- WHAT TO WORK ON
Below is a listing; copy all of it exactly.

Begin RECORDED INFORMATION

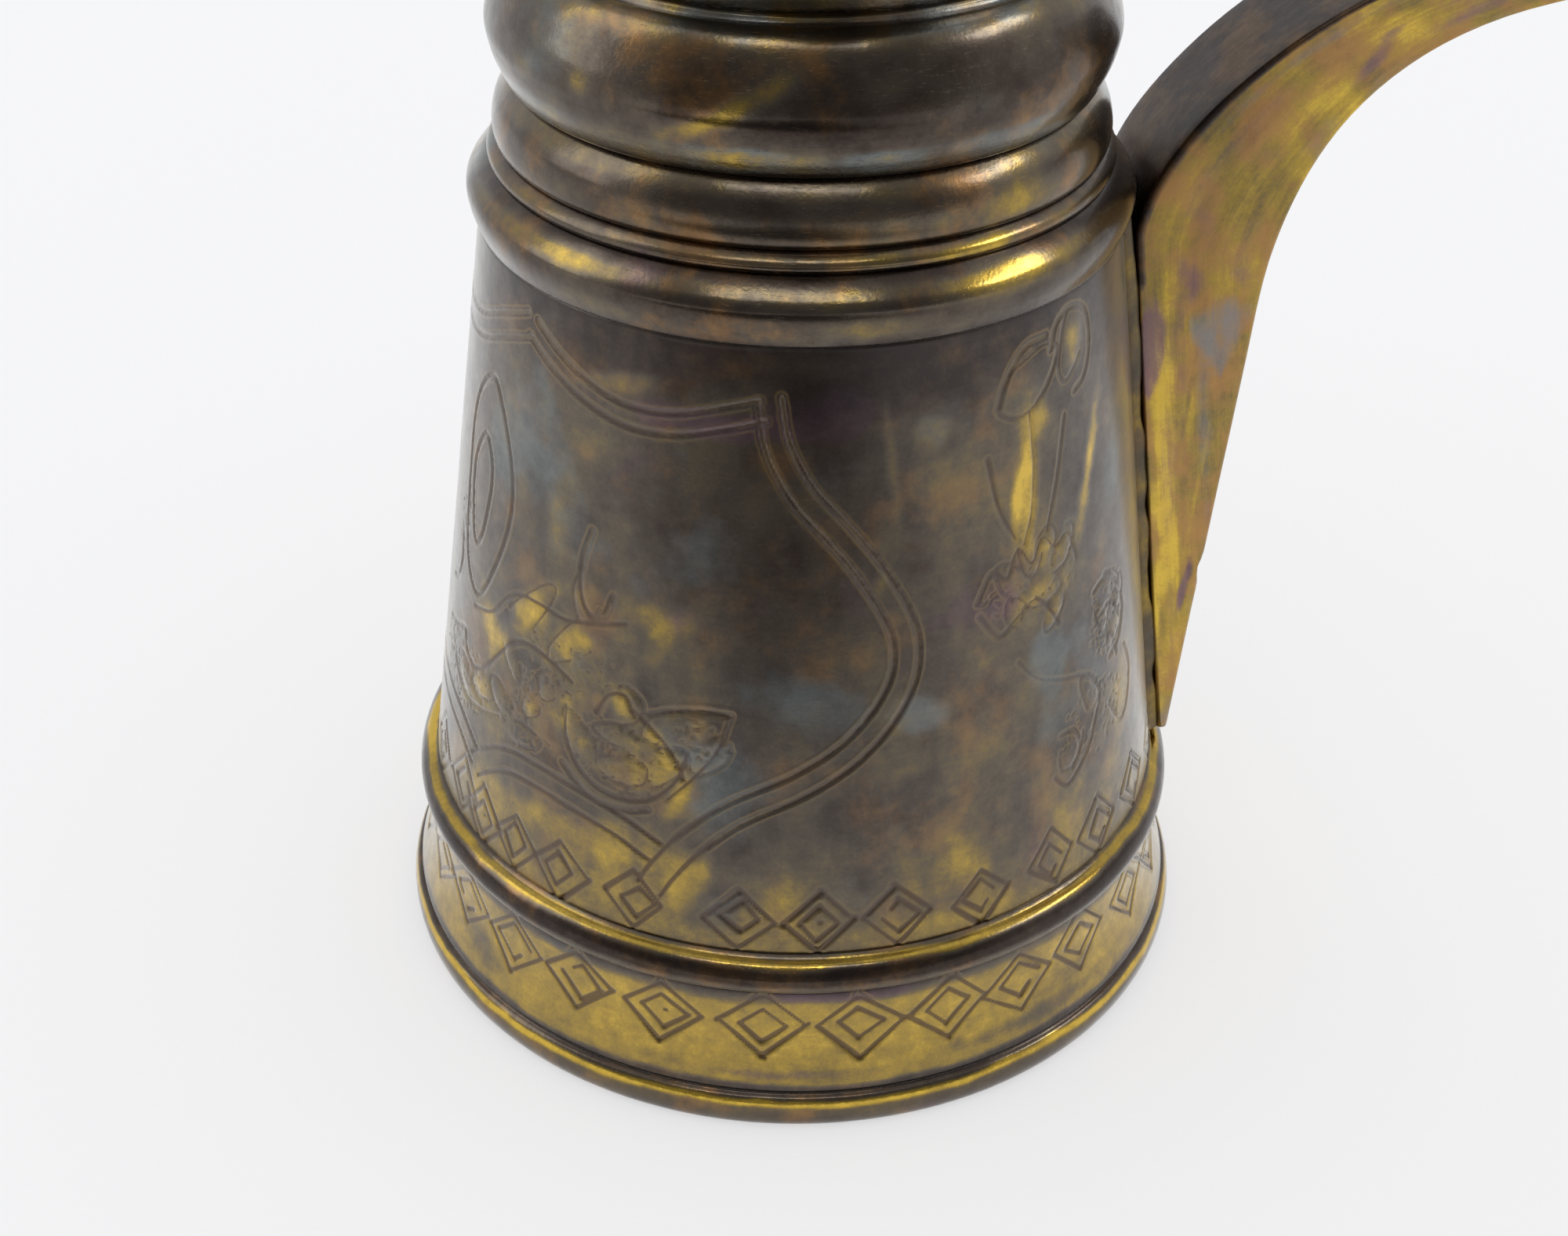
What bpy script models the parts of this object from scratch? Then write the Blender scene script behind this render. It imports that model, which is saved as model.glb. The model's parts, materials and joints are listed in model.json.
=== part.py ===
"""Turkish coffee pot (cezve): a small brass pot with a long handle, built as separate pieces.

Units are metres, +Z is up.  The origin is the middle of the underside, the handle points along
+X and the pouring lip along -Y, where a right-handed person tips the pot.
"""
import math

import bmesh
import bpy
from mathutils import Vector

MM = 0.001

# Driving dimensions
FOOT_RADIUS = 34.9 * MM
WALL = 1.2 * MM
GAP = 0.3 * MM
SEGMENTS = 60
ROUND_STEPS = 6

# Heights of the stacked pieces, each given by its top
BASE_PLATE_TOP = 1.4 * MM
FOOT_ROLL_TOP = 3.2 * MM
FOOT_BAND_TOP = 12.8 * MM
WAIST_BEAD_TOP = 16.0 * MM
BODY_CONE_TOP = 66.1 * MM
COLLAR_ROLL_TOP = 70.4 * MM
COLLAR_BEAD_TOP = 72.0 * MM
COLLAR_TORUS_TOP = 77.0 * MM
BULB_CREST_HEIGHT = 80.2 * MM
NECK_BULB_TOP = 87.0 * MM
NECK_CUP_TOP = 104.2 * MM

# Outside radii
BAND_BOTTOM_RADIUS = 34.2 * MM
BAND_WAIST_RADIUS = 32.9 * MM
BAND_TOP_RADIUS = 32.5 * MM
WAIST_BEAD_RADIUS = 33.4 * MM
CONE_BOTTOM_RADIUS = 31.8 * MM
CONE_TOP_RADIUS = 24.95 * MM
COLLAR_ROLL_RADIUS = 25.5 * MM
COLLAR_BEAD_RADIUS = 23.9 * MM
COLLAR_TORUS_RADIUS = 23.2 * MM
TORUS_TOP_RADIUS = 21.4 * MM
BULB_RADIUS = 23.6 * MM
BULB_SHOULDER_RADIUS = 21.4 * MM
NECK_RADIUS = 19.1 * MM
RIM_RADIUS = 28.2 * MM

# How far the turned pieces' edges step back from their crests
FOOT_ROLL_DEPTH = 3.6 * MM
FOOT_ROLL_SHOULDER = 0.8 * MM
WAIST_BEAD_LEDGE = 0.2 * MM
COLLAR_BEAD_INSET = 0.4 * MM
COLLAR_TORUS_INSET = 0.5 * MM
BULB_SHOULDER_TURN = math.radians(70)
BULB_LIP_INSET = 0.5 * MM
BULB_LIP_HEIGHT = 1.0 * MM
BULB_UNDERSIDE_INSET = 1.3 * MM

# Rim wire and pouring lip
RIM_WIRE_RADIUS = 1.1 * MM
LIP_REACH = 5.0 * MM
LIP_HALF_WIDTH = math.radians(15)
CUP_FLARE = 1.8

# Handle
HANDLE_WIDTH = 11.6 * MM
HANDLE_END_WIDTH = 6.0 * MM
ROOT_TIP_HEIGHT = 16.8 * MM
ROOT_TIP_DEPTH = 1.1 * MM
ROOT_TOP_HEIGHT = 64.6 * MM
ROOT_HEEL = Vector((36.3 * MM, 59.0 * MM))
BEND_TOP = Vector((48.0 * MM, 85.4 * MM))
BEND_UNDERSIDE = Vector((58.0 * MM, 82.2 * MM))
EYE_CENTRE = Vector((158.0 * MM, 102.5 * MM))
EYE_RADIUS = 4.6 * MM
EYE_HOLE_RADIUS = 1.9 * MM
ARM_END_DISTANCE = 2.6 * EYE_RADIUS
ARM_END_HALF_DEPTH = 2.6 * MM
SOLDER_RADIUS = 0.45 * MM
SOLDER_TOP_HEIGHT = BODY_CONE_TOP - 0.2 * MM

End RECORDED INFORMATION

- THE ANSWER
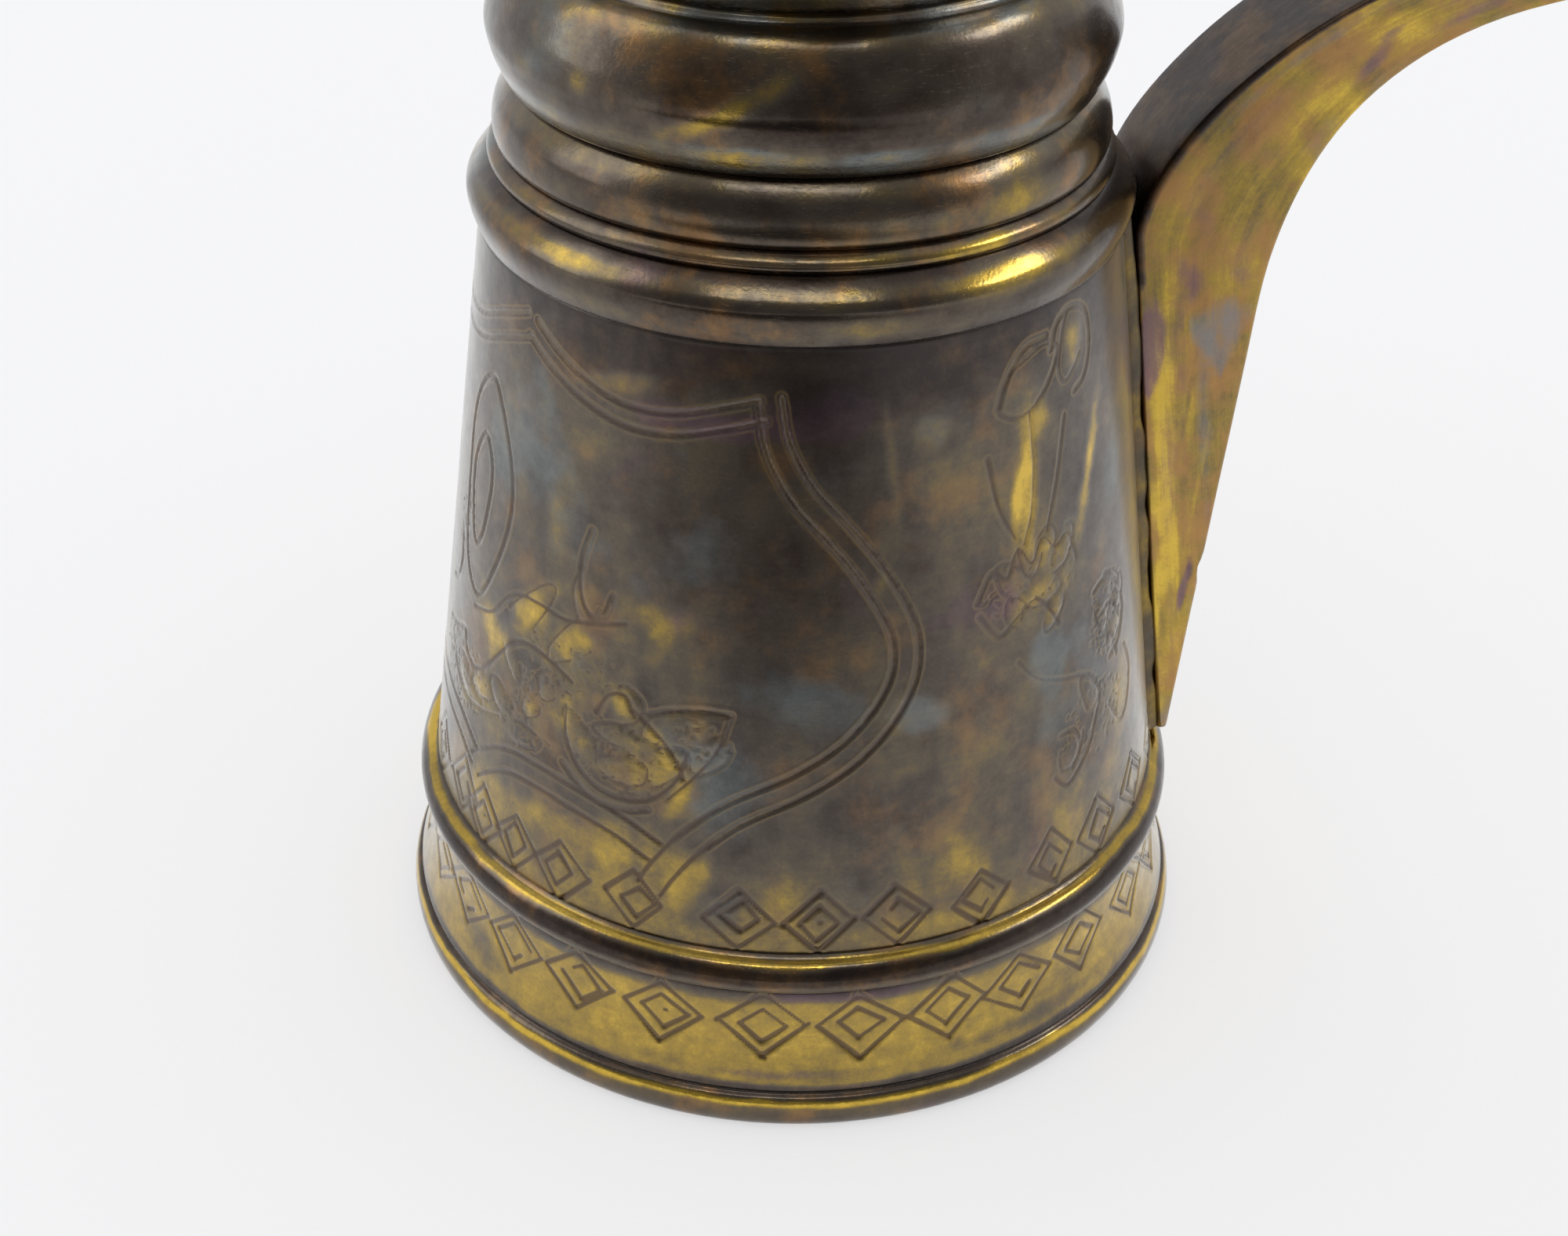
What bpy script models the parts of this object from scratch? Then write the Blender scene script behind this render. It imports that model, which is saved as model.glb. The model's parts, materials and joints are listed in model.json.
=== part.py ===
"""Turkish coffee pot (cezve): a small brass pot with a long handle, built as separate pieces.

Units are metres, +Z is up.  The origin is the middle of the underside, the handle points along
+X and the pouring lip along -Y, where a right-handed person tips the pot.
"""
import math

import bmesh
import bpy
from mathutils import Vector

MM = 0.001

# Driving dimensions
FOOT_RADIUS = 34.9 * MM
WALL = 1.2 * MM
GAP = 0.3 * MM
SEGMENTS = 60
ROUND_STEPS = 6

# Heights of the stacked pieces, each given by its top
BASE_PLATE_TOP = 1.4 * MM
FOOT_ROLL_TOP = 3.2 * MM
FOOT_BAND_TOP = 12.8 * MM
WAIST_BEAD_TOP = 16.0 * MM
BODY_CONE_TOP = 66.1 * MM
COLLAR_ROLL_TOP = 70.4 * MM
COLLAR_BEAD_TOP = 72.0 * MM
COLLAR_TORUS_TOP = 77.0 * MM
BULB_CREST_HEIGHT = 80.2 * MM
NECK_BULB_TOP = 87.0 * MM
NECK_CUP_TOP = 104.2 * MM

# Outside radii
BAND_BOTTOM_RADIUS = 34.2 * MM
BAND_WAIST_RADIUS = 32.9 * MM
BAND_TOP_RADIUS = 32.5 * MM
WAIST_BEAD_RADIUS = 33.4 * MM
CONE_BOTTOM_RADIUS = 31.8 * MM
CONE_TOP_RADIUS = 24.95 * MM
COLLAR_ROLL_RADIUS = 25.5 * MM
COLLAR_BEAD_RADIUS = 23.9 * MM
COLLAR_TORUS_RADIUS = 23.2 * MM
TORUS_TOP_RADIUS = 21.4 * MM
BULB_RADIUS = 23.6 * MM
BULB_SHOULDER_RADIUS = 21.4 * MM
NECK_RADIUS = 19.1 * MM
RIM_RADIUS = 28.2 * MM

# How far the turned pieces' edges step back from their crests
FOOT_ROLL_DEPTH = 3.6 * MM
FOOT_ROLL_SHOULDER = 0.8 * MM
WAIST_BEAD_LEDGE = 0.2 * MM
COLLAR_BEAD_INSET = 0.4 * MM
COLLAR_TORUS_INSET = 0.5 * MM
BULB_SHOULDER_TURN = math.radians(70)
BULB_LIP_INSET = 0.5 * MM
BULB_LIP_HEIGHT = 1.0 * MM
BULB_UNDERSIDE_INSET = 1.3 * MM

# Rim wire and pouring lip
RIM_WIRE_RADIUS = 1.1 * MM
LIP_REACH = 5.0 * MM
LIP_HALF_WIDTH = math.radians(15)
CUP_FLARE = 1.8

# Handle
HANDLE_WIDTH = 11.6 * MM
HANDLE_END_WIDTH = 6.0 * MM
ROOT_TIP_HEIGHT = 16.8 * MM
ROOT_TIP_DEPTH = 1.1 * MM
ROOT_TOP_HEIGHT = 64.6 * MM
ROOT_HEEL = Vector((36.3 * MM, 59.0 * MM))
BEND_TOP = Vector((48.0 * MM, 85.4 * MM))
BEND_UNDERSIDE = Vector((58.0 * MM, 82.2 * MM))
EYE_CENTRE = Vector((158.0 * MM, 102.5 * MM))
EYE_RADIUS = 4.6 * MM
EYE_HOLE_RADIUS = 1.9 * MM
ARM_END_DISTANCE = 2.6 * EYE_RADIUS
ARM_END_HALF_DEPTH = 2.6 * MM
SOLDER_RADIUS = 0.45 * MM
SOLDER_TOP_HEIGHT = BODY_CONE_TOP - 0.2 * MM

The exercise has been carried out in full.